Isolate every line in the data with the string "bodies" and copy it.

____

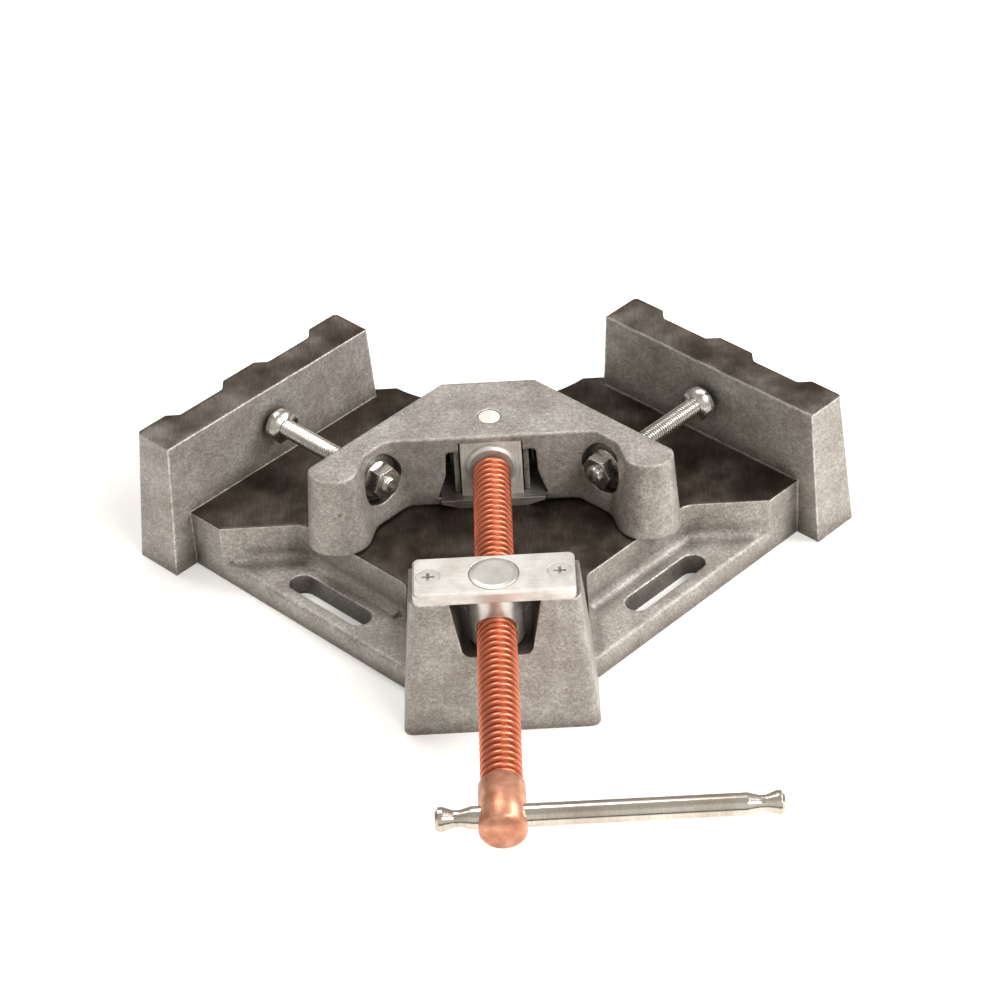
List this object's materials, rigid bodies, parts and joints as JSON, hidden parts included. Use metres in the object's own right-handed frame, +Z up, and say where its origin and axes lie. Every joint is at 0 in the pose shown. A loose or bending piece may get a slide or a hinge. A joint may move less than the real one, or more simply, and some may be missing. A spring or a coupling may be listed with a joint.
{
  "type": "welding corner clamp",
  "caption": "Cast right-angle clamp: a screw with a sliding tommy bar winds a floating jaw on a pin towards two square fences, to hold a mitred or butted corner.",
  "frame": {"origin": "on the bench plane, under the vertical axis on which the screw's nut swivels", "axes": "+Z up; +Y from the handle towards the corner of the fences; +X to the right of someone standing at the handle"},
  "size_m": [0.308, 0.3256, 0.0695],
  "materials": {
    "painted_casting": "silver-grey hammered paint, worn bright at the edges, machined brown-grey on the seat and the fence tops",
    "zinc_plated_plate": "satin zinc plate",
    "ground_steel_plate": "surface ground, oiled",
    "hardened_washer": "hardened, dull",
    "turned_nut_steel": "fine turned, bright",
    "copper_plated_steel": "copper plated, satin, darker in the thread",
    "nickel_plated_bar": "nickel plated, lightly worn",
    "milled_block_steel": "milled, satin",
    "turned_ring_steel": "fine turned, bright rim",
    "ground_pin_steel": "ground",
    "zinc_plated_fastener": "bright zinc plate"
  },
  "bodies": {
    "base": {"base_casting": "painted_casting", "cover_plate": "zinc_plated_plate", "pivot_washer": "hardened_washer", "cover_screw_left": "zinc_plated_fastener", "cover_screw_right": "zinc_plated_fastener"},
    "nut": {"swivel_nut": "turned_nut_steel"},
    "carriage": {"thrust_block": "milled_block_steel", "thrust_ring": "turned_ring_steel", "retaining_pin_left": "ground_pin_steel", "retaining_pin_right": "ground_pin_steel"},
    "screw": {"spindle": "copper_plated_steel"},
    "handle": {"tommy_bar": "nickel_plated_bar"},
    "jaw": {"moving_jaw": "painted_casting", "keeper_plate": "ground_steel_plate", "jaw_pivot_pin": "ground_pin_steel", "keeper_screw_left": "zinc_plated_fastener", "keeper_screw_right": "zinc_plated_fastener", "lock_washer_left": "zinc_plated_fastener", "lock_washer_right": "zinc_plated_fastener", "lock_nut_left": "zinc_plated_fastener", "lock_nut_right": "zinc_plated_fastener"},
    "bolt_left": {"jaw_bolt_left": "zinc_plated_fastener"},
    "bolt_right": {"jaw_bolt_right": "zinc_plated_fastener"}
  },
  "joints": [
    {"name": "nut_swivel", "type": "hinge", "parent": "base", "child": "nut", "pos_m": [0, 0, 0], "axis": [0, 0, 1], "range_deg": [-2.5, 2.5]},
    {"name": "jaw_slide", "type": "slide", "parent": "nut", "child": "carriage", "axis": [0, 1, 0], "range_m": [-0.0551, 0.0006]},
    {"name": "spindle_spin", "type": "hinge", "parent": "carriage", "child": "screw", "pos_m": [0, 0, 0.048], "axis": [0, 1, 0], "range_deg": [-5657.14, 51.43]},
    {"name": "tommy_slide", "type": "slide", "parent": "screw", "child": "handle", "axis": [1, 0, 0], "range_m": [-0.086, 0.008]},
    {"name": "jaw_pivot", "type": "hinge", "parent": "carriage", "child": "jaw", "pos_m": [0, 0.114, 0], "axis": [0, 0, 1], "range_deg": [-1.2, 1.2]},
    {"name": "bolt_slide_left", "type": "slide", "parent": "jaw", "child": "bolt_left", "axis": [-0.7071, 0.7071, 0], "range_m": [-0.015, 0]},
    {"name": "bolt_slide_right", "type": "slide", "parent": "jaw", "child": "bolt_right", "axis": [0.7071, 0.7071, 0], "range_m": [-0.015, 0]}
  ],
  "couplings": [
    {"joint": "jaw_slide", "follows": "spindle_spin", "m_per_rad": 0.00055704}
  ]
}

____

> Complete response:
List this object's materials, rigid bodies, parts and joints as JSON, hidden parts included. Use metres in the object's own right-handed frame, +Z up, and say where its origin and axes lie. Every joint is at 0 in the pose shown. A loose or bending piece may get a slide or a hinge. A joint may move less than the real one, or more simply, and some may be missing. A spring or a coupling may be listed with a joint.
  "bodies": {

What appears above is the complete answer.